*Work to complete*
Write out exactly the lines from the line with "if empty is" through the line with "obj.parent = None", both ends included, and no other line.
Start Items
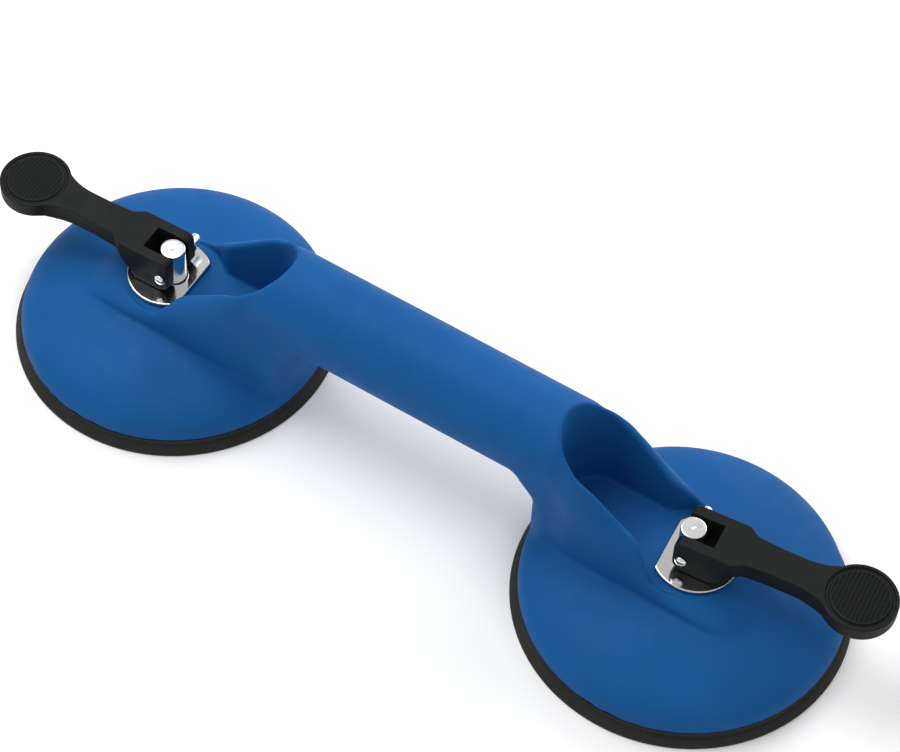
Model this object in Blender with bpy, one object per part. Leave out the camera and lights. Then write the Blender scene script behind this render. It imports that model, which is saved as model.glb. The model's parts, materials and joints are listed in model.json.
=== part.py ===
"""Two-cup vacuum lifter: a bridge handle with a rubber suction pad, a pull stud and a cam lever at each end.

Metres, +Z up. The handle runs along X, the pads stand on Z = 0, and the origin is midway between the pads.
The levers are down, which is the locked position: each cam holds its stud, and the middle of its pad, up.
"""

import math

import bmesh
import bpy
from mathutils import Matrix, Vector

MM = 0.001

# Driving dimensions, in millimetres.
CUP_X = 105.8  # half the distance between the two stud axes
GAP = 0.3  # clearance between touching pieces
SWIVEL_DEG = {"right": 6.0, "left": 181.75}  # where each lever points, from +X

PAD_R = 59.1
PAD_NECK_R = 56.4
PAD_LIP_TOP = 3.0
PAD_BAND_TOP = 5.4
PAD_RECESS_R = 40.0
PAD_SEAL_R = 47.0
PAD_RECESS = 5.0
PAD_BOSS_TOP = 9.5

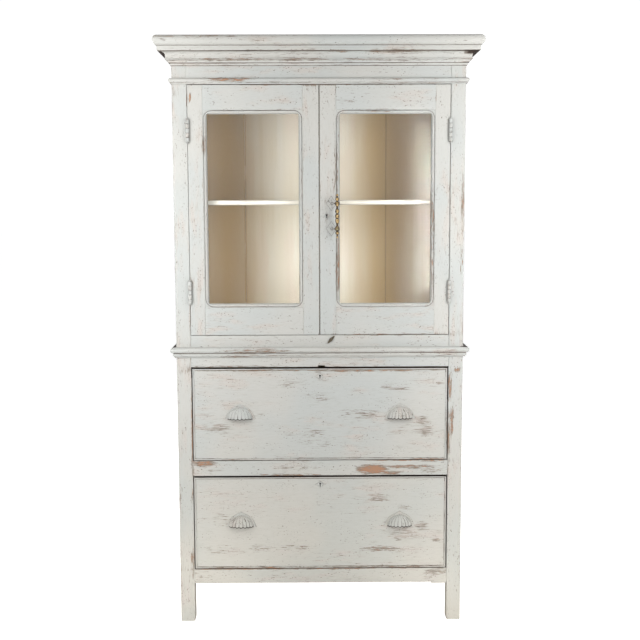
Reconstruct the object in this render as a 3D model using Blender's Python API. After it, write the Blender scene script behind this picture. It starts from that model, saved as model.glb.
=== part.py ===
"""Two-stage painted armoire: a glazed cupboard over two deep drawers, on square legs.

Metres, +Z up, front facing -Y, origin at the centre of the footprint on the floor.
"""

import math

import bmesh
import bpy
from mathutils import Matrix, Vector

# ---------------------------------------------------------------- driving dimensions
CARCASS_W = 1.000          # across the outer faces of the posts
CARCASS_D = 0.450          # front face of the posts to the back boards
OVERHANG = 0.055           # cornice, beyond the posts
TOTAL_H = 2.048
FIT = 0.0003               # gap between pieces that touch
BOARD = 0.022              # thickness of rails, doors and drawer fronts
POST_W = 0.050
POST_D = 0.045
FOOT_ROUND = 0.008         # rounded inner corner under each front leg

UNDER_Z = 0.140            # underside of the bottom rail
LOWER_OPEN_Z = (0.1925, 0.5320)
UPPER_OPEN_Z = (0.5865, 0.9200)
DOOR_OPEN_Z = (1.0320, 1.8900)
CORNICE_Z = 1.950          # underside of the cornice
POST_TOP_Z = 2.0257
WAIST_Z = 0.9545           # underside of the waist moulding
BEAD_Z = 1.8905            # underside of the frieze bead

DOOR_GAP = 0.0035          # beside each door, and between the doors
DOOR_RISE = 0.0015         # above and below each door
MEETING_STILE_W = 0.0548
HINGE_STILE_W = 0.0525
TOP_RAIL_H = 0.0836
BOTTOM_RAIL_H = 0.0958
STICKING_W = 0.0142        # moulding between the door frame and the glass
GLASS_T = 0.003

DRAWER_GAP = 0.0036         # beside and above each drawer front
DRAWER_GAP_BELOW = 0.0018
DRAWER_WALL = 0.012
DRAWER_DEPTH = 0.3805      # of the drawer box behind its front
DRAWER_SIDE_PLAY = 0.0025
DRAWER_HEADROOM = 0.012
DRAWER_FLOOR_UP = 0.012
DRAWER_FLOOR_T = 0.007
COCK_BEAD_W = 0.0065
COCK_BEAD_PROUD = 0.0016

SHELF_Z = (1.4836, 1.4996)
SHELF_SETBACK = 0.060
PANEL_T = 0.020
PANEL_RECESS = 0.005
BACK_T = 0.012
BACK_JOINTS_X = (-0.282, -0.010, 0.260)

HINGE_L = 0.088
HINGE_R = 0.0065
HINGE_PIN_R = 0.0020
HINGE_TIP = 0.0050         # turned tip beyond the last knuckle
HINGE_Z = {"upper": 1.7345, "lower": 1.1830}
LEAF_T = 0.0013
LEAF_D = 0.0205

PULL_X = 0.281             # cup pulls, either side of the centre line
PULL_W = 0.088
PULL_H = 0.041
PULL_OUT = 0.023
PULL_WALL = 0.0020
FLANGE_T = 0.0012
FLUTES = 9
SCALLOP = 0.0020

HANDLE_X = 0.0603          # vertical turned bar on the right door
HANDLE_Z = (1.3694, 1.5195)
HANDLE_ARM_Z = (1.4878, 1.4010)
HANDLE_OUT = 0.034
ARM_HALF = 0.0030
LEAF_X = 0.0408            # leaf plates under the arms
LEAF_HALF_W = 0.0170
LEAF_HALF_H = 0.0260
KEYHOLE_X = 0.0250
KEYHOLE_Z = 1.4450
PLATE_T = 0.0015
DOOR_PLATE = (0.0145, 0.0135)       # half width and half height of the diamond plates
DRAWER_PLATE = (0.0195, 0.0145)
LOCK_CASE_T = 0.0130
LOCK_CASE_HALF_W = 0.0340
LOCK_SLEEVE_R = 0.0055

BUTTON_X = 0.0389          # turn button on the rail below the doors
BUTTON_Z = 1.0165
BUTTON_HALF = 0.0190
BUTTON_ANGLE = 48.0

# ---------------------------------------------------------------- worked-out places
HALF_W = CARCASS_W / 2
BACK_Y = (CARCASS_D + OVERHANG) / 2
FRONT_Y = BACK_Y - CARCASS_D
OPEN_X = HALF_W - POST_W
PANEL_IN_X = HALF_W - PANEL_RECESS - PANEL_T
RAIL_BACK_Y = FRONT_Y + BOARD
POST_BACK_Y = FRONT_Y + POST_D
REAR_POST_Y = BACK_Y - POST_D
BACK_FRONT_Y = BACK_Y - BACK_T
DOOR_Z = (DOOR_OPEN_Z[0] + DOOR_RISE, DOOR_OPEN_Z[1] - DOOR_RISE)
DOOR_IN_X = DOOR_GAP / 2
DOOR_OUT_X = OPEN_X - DOOR_GAP
PANE_X = (DOOR_IN_X + MEETING_STILE_W, DOOR_OUT_X - HINGE_STILE_W)
PANE_Z = (DOOR_Z[0] + BOTTOM_RAIL_H, DOOR_Z[1] - TOP_RAIL_H)
HINGE_X = OPEN_X - DOOR_GAP / 2
HINGE_Y = FRONT_Y - HINGE_R - FIT
PANEL_Y = FRONT_Y + COCK_BEAD_PROUD   # face of a drawer front inside its cock bead
FACING = Matrix.Rotation(math.radians(90), 4, "X")   # turns +Z to the front

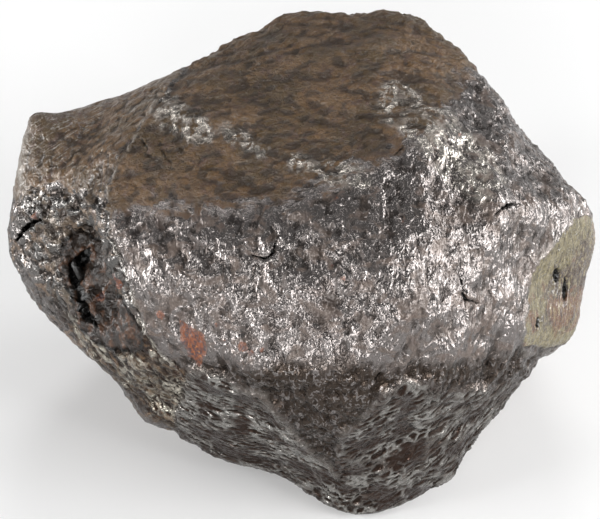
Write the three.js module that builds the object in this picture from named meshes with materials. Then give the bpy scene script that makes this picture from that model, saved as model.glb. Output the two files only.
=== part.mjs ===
// An iron meteorite: one solid lump of nickel-iron, a little over 100 mm long and about 2.5 kg.
// Its flight through the air left broad flat facets with softened ridges between them, shallow
// thumb-shaped hollows, one deep pit on the left end and a flatter underside that it rests on.
//
// Millimetres, +Z up, origin on the resting plane under the middle of the stone. +X runs along the
// stone's length and -Y is its broad front.
//
// The stone is described lying on its back: x along its length, y across it and z through its
// thickness, towards the front. It is then tipped up about X to the way it rests.
import * as THREE from "three";
import { ConvexHull } from "three/addons/math/ConvexHull.js";
import { ImprovedNoise } from "three/addons/math/ImprovedNoise.js";
import { mergeVertices } from "three/addons/utils/BufferGeometryUtils.js";

const REST_TILT = THREE.MathUtils.degToRad(50); // from lying on its back to how it rests
const REST_LEVEL = -37.6; // height of the resting plane once the stone is tipped up
const REST_EASE = 0.5; // the resting face rounds off over this much height on either side of its plane
const HEART = new THREE.Vector3(2, -2, -4); // every corner can be seen from here
const SPHERE_DETAIL = 24; // each side of the starting icosahedron is cut into one more than this
const TINY = 1e-5; // as good as nothing, on a sphere of radius 1
const SOFTEN_ROUNDS = 4; // weathers the ridges to about 2 mm radius
const SOFTEN_DRAW = 0.5;
const SOFTEN_PUSH = -0.53;

// Where the facets meet, as [x, y, z]. Each list follows one edge or one face of the stone.
const CORNERS = {
  outline: [
    [-49, 28, -6], [-41, 28, -8], [-31, 31, -8], [-23, 35, -8], [-14, 39, -9], [-8, 42, -10],
    [-3, 45, -10], [5, 46, -10], [17, 47, -9], [22, 45, -8], [29, 39, -4], [36, 31, -2],
    [42, 22, -2], [48, 13, -2], [53, 8, -5], [54, 4, -6], [52, -5, -7], [51, -13, -8],
    [44, -18, -5], [37, -24, -3], [31, -32, -4], [28, -39, -5], [21, -43, -6], [12, -47, -6],
    [6, -45, -5], [-1, -40, -6], [-14, -36, -7], [-23, -31, -8], [-29, -29, -8], [-33, -22, -7],
    [-40, -16, -8], [-48, -9, -9], [-53, 0, -8], [-54, 6, -7], [-52, 15, -7], [-50, 23, -6],
  ],
  leftRidge: [
    [-22, 33, 1], [-26, 26, 9], [-31, 19, 14], [-33, 13, 18], [-32, 5, 21], [-28, -6, 22],
    [-24, -14, 21], [-18, -21, 19],
  ],
  hornTrough: [[-38, 24, -2], [-42, 17, 3], [-47, 20, -1]],
  pittedEnd: [[-48, 7, 0], [-45, -3, 0], [-40, 8, 8], [-36, -12, 8], [-31, -18, 8]],
  shoulder: [
    [-12, 33, 6], [0, 37, 5], [15, 37, 6], [25, 32, 7], [-17, 26, 13], [-2, 26, 14],
    [14, 25, 16], [-22, 18, 18], [-9, 17, 21], [5, 19, 21],
  ],
  brow: [[-24, 11, 22], [-12, 10, 26], [0, 10, 29], [12, 16, 27], [22, 23, 20]],
  front: [
    [-17, -5, 27], [-2, -5, 32], [13, 2, 34], [24, 9, 28], [17, -10, 34], [29, -5, 27],
    [36, 11, 20], [42, 9, 14], [33, 23, 10], [28, 31, 4],
  ],
  cleanFace: [[51, 11, 2], [45, 4, 10], [40, -2, 13], [39, -12, 14], [38, -19, 9]],
  foot: [
    [-14, -14, 26], [-8, -20, 27], [0, -18, 30], [8, -20, 31], [14, -22, 29], [24, -21, 25],
    [33, -22, 15],
  ],
  footRidges: [
    [-16, -19, 22], [-11, -21, 23], [-6, -23, 22], [-3, -27, 19], [3, -33, 12], [8, -39, 4],
    [7, -29, 21], [8, -36, 9],
  ],
  underLeft: [[-13, -28, 9], [-21, -26, 4], [-5, -34, 2]],
  underRight: [[22, -31, 12], [16, -37, 7], [28, -27, 10]],
  backEdge: [
    [-48, 18, -19], [-38, 27, -22], [-20, 33, -25], [0, 40, -27], [20, 37, -25], [37, 25, -20],
    [50, 9, -19], [47, -8, -24], [-51, 4, -19], [-44, -8, -24],
  ],
  back: [
    [-40, 6, -34], [-28, 21, -36], [-8, 27, -40], [16, 28, -38], [34, 18, -34], [43, 4, -36],
    [-12, 8, -46], [16, 8, -47],
  ],
  restingFace: [
    [-14, -31, -24], [-26, -18, -39], [30, -29, -27], [36, -16, -41], [5, -11, -48],
  ],
};

// Thumb-shaped hollows in the facets: where, how far across from the middle, and how deep.
const HOLLOWS = [
  { at: [-39, 23, 0], radius: 9, depth: 1.2 }, // trough behind the horn
  { at: [-9, 14, 24], radius: 12, depth: 1.3 },
  { at: [19, 37, 5], radius: 9, depth: 1 },
  { at: [27, 10, 26], radius: 8, depth: 1.3 }, // valley between the two swellings of the front
  { at: [31, -5, 26], radius: 8, depth: 1.3 },
  { at: [-10, -29, 15], radius: 9, depth: 2.2 }, // dish under the foot ridge
  { at: [-18, -25, 14], radius: 8, depth: 1.4 },
  { at: [4, -31, 16], radius: 6, depth: 0.8 },
  { at: [18, -32, 15], radius: 10, depth: 1.2 },
  { at: [44, -5, 5], radius: 8, depth: 0.6 },
  { at: [-20, 24, -32], radius: 13, depth: 2.4 }, // the back's own set
  { at: [12, 34, -31], radius: 12, depth: 2 },
  { at: [36, 12, -34], radius: 11, depth: 2.2 },
  { at: [-40, 6, -29], radius: 11, depth: 2.4 },
  { at: [2, 15, -45], radius: 12, depth: 2 },
  { at: [-30, -6, -36], radius: 10, depth: 1.8 },
  { at: [-6, -25, -33], radius: 9, depth: 3 }, // in the resting face
];

// The deep pit in the left end, as overlapping scoops with steep walls.
const PIT_STEEPNESS = 1.5;
const PIT = [
  { at: [-39, 2, 9], radius: 7.5, depth: 5 },
  { at: [-36, -6, 10], radius: 7.5, depth: 4.5 },
];

// Slow waves over the whole surface, which keep the facets from being flat.
const WAVES = [
  { length: 15, height: 0.75 },
  { length: 7, height: 0.25 },
];

const noise = new ImprovedNoise();

// The stone as flat triangles from corner to corner. Corners are joined as the hull of their
// directions from the heart joins them, so that dips stay dips.
function facetsBetween(corners) {
  const cornerOf = new Map();
  const directions = corners.map((corner) => {
    const direction = corner.clone().normalize();
    cornerOf.set(direction, corner);
    return direction;
  });
  return new ConvexHull().setFromPoints(directions).faces.map((face) => {
    const start = face.edge;
    return [start, start.next, start.next.next].map((edge) => cornerOf.get(edge.head().point));
  });
}

// Where a ray from the heart leaves the stone.
function surfaceAlong(direction, facets) {
  for (const { facet, inverse } of facets) {
    const share = direction.clone().applyMatrix3(inverse);
    if (Math.min(share.x, share.y, share.z) >= -TINY) {
      return direction.clone().divideScalar(share.x + share.y + share.z);
    }
  }
  throw new Error("no facet lies along " + direction.toArray());
}

function withInverse(facet) {
  const [a, b, c] = facet;
  const matrix = new THREE.Matrix3(a.x, b.x, c.x, a.y, b.y, c.y, a.z, b.z, c.z);
  return { facet, inverse: matrix.invert() };
}

// Weathers the edges. Each round draws every point towards the average of its neighbours and then
// pushes it back almost as far, which rounds the ridges and leaves the stone its size.
function soften(points, index, rounds) {
  const neighbours = points.map(() => new Set());
  for (let i = 0; i < index.length; i += 3) {
    for (const [a, b] of [[0, 1], [1, 2], [2, 0]]) {
      neighbours[index[i + a]].add(index[i + b]);
      neighbours[index[i + b]].add(index[i + a]);
    }
  }
  for (let round = 0; round < rounds; round++) {
    for (const share of [SOFTEN_DRAW, SOFTEN_PUSH]) {
      const before = points.map((point) => point.clone());
      points.forEach((point, i) => {
        const average = new THREE.Vector3();
        for (const n of neighbours[i]) average.add(before[n]);
        point.lerp(average.divideScalar(neighbours[i].size), share);
      });
    }
  }
}

// Presses a hollow towards the heart, deepest in the middle. A steeper wall has a flatter floor.
function press(points, { at, radius, depth }, steepness = 1) {
  const middle = new THREE.Vector3(...at).sub(HEART);
  for (const point of points) {
    const away = Math.min(point.distanceTo(middle) / radius, 1);
    const share = (1 - away ** (2 * steepness)) ** 2;
    point.setLength(point.length() - depth * share);
  }
}

function ruffle(points, { length, height }) {
  for (const point of points) {
    const rise = noise.noise(point.x / length, point.y / length, point.z / length);
    point.setLength(point.length() + height * rise);
  }
}

function meteoriteGeometry() {
  const corners = Object.values(CORNERS)
    .flat()
    .map((place) => new THREE.Vector3(...place).sub(HEART));
  const facets = facetsBetween(corners).map(withInverse);

  const sphere = new THREE.IcosahedronGeometry(1, SPHERE_DETAIL);
  sphere.deleteAttribute("normal");
  sphere.deleteAttribute("uv");
  const geometry = mergeVertices(sphere, TINY);
  const position = geometry.getAttribute("position");
  const points = [];
  for (let i = 0; i < position.count; i++) {
    const direction = new THREE.Vector3().fromBufferAttribute(position, i).normalize();
    points.push(surfaceAlong(direction, facets));
  }
  HOLLOWS.forEach((hollow) => press(points, hollow));
  PIT.forEach((scoop) => press(points, scoop, PIT_STEEPNESS));
  soften(points, geometry.index.array, SOFTEN_ROUNDS);
  WAVES.forEach((wave) => ruffle(points, wave));
  points.forEach((point, i) => {
    point.add(HEART);
    position.setXYZ(i, point.x, point.y, point.z);
  });
  return geometry;
}

// Height left above the resting plane: nothing below it, all of it well above, easing over between.
function worn(height) {
  if (height <= -REST_EASE) return 0;
  if (height >= REST_EASE) return height;
  return (height + REST_EASE) ** 2 / (4 * REST_EASE);
}

// Tips the stone up, wears it flat at the resting plane, and puts the origin under its middle.
function standOnRestingFace(geometry) {
  geometry.rotateX(REST_TILT);
  const position = geometry.getAttribute("position");
  for (let i = 0; i < position.count; i++) {
    position.setZ(i, REST_LEVEL + worn(position.getZ(i) - REST_LEVEL));
  }
  geometry.computeBoundingBox();
  const middle = geometry.boundingBox.getCenter(new THREE.Vector3());
  geometry.translate(-middle.x, -middle.y, -REST_LEVEL);
  return geometry;
}

const geometry = standOnRestingFace(meteoriteGeometry());
geometry.computeVertexNormals();
const patina = new THREE.MeshStandardMaterial({ color: 0x4a403a, roughness: 0.4, metalness: 0.6 });
const meteorite = new THREE.Mesh(geometry, patina);
meteorite.name = "meteorite";

const object = new THREE.Group();
object.add(meteorite);

export default object;
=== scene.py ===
import math

import bpy
import numpy as np
from mathutils import Matrix, Vector, noise


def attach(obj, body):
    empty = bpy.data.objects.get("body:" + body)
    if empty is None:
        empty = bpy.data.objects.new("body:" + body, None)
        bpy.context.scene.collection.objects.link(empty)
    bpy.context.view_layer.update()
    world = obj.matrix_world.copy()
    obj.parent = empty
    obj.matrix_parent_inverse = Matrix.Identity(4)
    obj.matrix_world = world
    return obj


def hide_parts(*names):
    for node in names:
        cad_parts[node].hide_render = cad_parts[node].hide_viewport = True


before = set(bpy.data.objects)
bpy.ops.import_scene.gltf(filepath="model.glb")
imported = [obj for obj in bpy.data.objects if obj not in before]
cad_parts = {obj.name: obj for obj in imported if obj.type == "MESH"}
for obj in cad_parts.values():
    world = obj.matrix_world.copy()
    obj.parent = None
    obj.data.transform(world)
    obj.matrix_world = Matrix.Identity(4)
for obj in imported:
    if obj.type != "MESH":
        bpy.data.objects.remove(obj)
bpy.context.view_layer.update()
bpy.ops.object.select_all(action="DESELECT")

# ---------------------------------------------------------------------------------------------
# The lump. A solid piece of nickel-iron whose broad facets and ridges come from the CAD node. It
# is a merged copy of that node, rounded once and wrapped in an even skin of small faces, fine
# enough to carry the relief of the surface.
MM = 0.001
MERGE = 0.001 * MM
SKIN_FACE = 0.70 * MM
SOFTEN = 0.5
SOFTEN_ROUNDS = 4


def finish_with(piece, kind, **settings):
    """Adds a modifier to the active piece and applies it."""
    modifier = piece.modifiers.new(kind.lower(), kind)
    for name, value in settings.items():
        setattr(modifier, name, value)
    bpy.ops.object.modifier_apply(modifier=modifier.name)


stone = bpy.data.objects.new("weathered_iron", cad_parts["meteorite"].data.copy())
bpy.context.collection.objects.link(stone)
bpy.context.view_layer.objects.active = stone
stone.select_set(True)
stone.data.materials.clear()
bpy.ops.object.mode_set(mode="EDIT")
bpy.ops.mesh.select_all(action="SELECT")
bpy.ops.mesh.remove_doubles(threshold=MERGE)
bpy.ops.object.mode_set(mode="OBJECT")
finish_with(stone, "SUBSURF", levels=1, render_levels=1)
finish_with(stone, "REMESH", mode="VOXEL", voxel_size=SKIN_FACE)
finish_with(stone, "SMOOTH", factor=SOFTEN, iterations=SOFTEN_ROUNDS)

# ---------------------------------------------------------------------------------------------
# The stone's regions, each weathered in its own way. Places are in millimetres on the stone lying
# on its back, x along its length, y across it and z up out of its broad front, because each
# facet's edges are plain lines from there. Each region becomes a weight on every point, 0 to 1.
# It is written as how far inside its edge a point lies, and over how wide a band it fades.
LEAN = math.radians(50)
LYING_HEART = Vector((-0.07, -5.73, 37.6)) * MM
lying_to_row = Matrix.Translation(LYING_HEART) @ Matrix.Rotation(LEAN, 4, "X")
row_to_lying = np.array(lying_to_row.inverted())


def points_of(piece):
    """Every point's place, in metres."""
    flat = np.empty(len(piece.data.vertices) * 3)
    piece.data.vertices.foreach_get("co", flat)
    return flat.reshape(-1, 3)


def lying_points(piece):
    """Every point's place on the stone lying on its back, in millimetres."""
    return (points_of(piece) @ row_to_lying[:3, :3].T + row_to_lying[:3, 3]) / MM


def past(amount, soft):
    """1 where amount is well above 0, 0 where it is well below, easing over soft millimetres."""
    share = np.clip(amount / soft + 0.5, 0, 1)
    return share * share * (3 - 2 * share)


FAR = 1e9
TINY = 1e-9
LINE_REACH = 4  # how far before or behind its line a mark still shows


def away_from(line, spots, axes=3):
    """Distance of every spot to a line of places; with 2 axes, as seen from straight in front."""
    line = np.array(line, float)
    nearest = np.full(len(spots), FAR)
    for start, end in zip(line[:-1], line[1:]):
        step = (end - start)[:axes]
        gap = (spots - start)[:, :axes]
        share = np.clip(gap @ step / max(step @ step, TINY), 0, 1)
        nearest = np.minimum(nearest, np.linalg.norm(gap - share[:, None] * step, axis=1))
    depth = np.abs(spots[:, 2] - line[:, 2].mean())
    return nearest + np.maximum(depth - np.ptp(line[:, 2]) - LINE_REACH, 0)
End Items
*Solution*
    if empty is None:
        empty = bpy.data.objects.new("body:" + body, None)
        bpy.context.scene.collection.objects.link(empty)
    bpy.context.view_layer.update()
    world = obj.matrix_world.copy()
    obj.parent = empty
    obj.matrix_parent_inverse = Matrix.Identity(4)
    obj.matrix_world = world
    return obj


def hide_parts(*names):
    for node in names:
        cad_parts[node].hide_render = cad_parts[node].hide_viewport = True


before = set(bpy.data.objects)
bpy.ops.import_scene.gltf(filepath="model.glb")
imported = [obj for obj in bpy.data.objects if obj not in before]
cad_parts = {obj.name: obj for obj in imported if obj.type == "MESH"}
for obj in cad_parts.values():
    world = obj.matrix_world.copy()
    obj.parent = None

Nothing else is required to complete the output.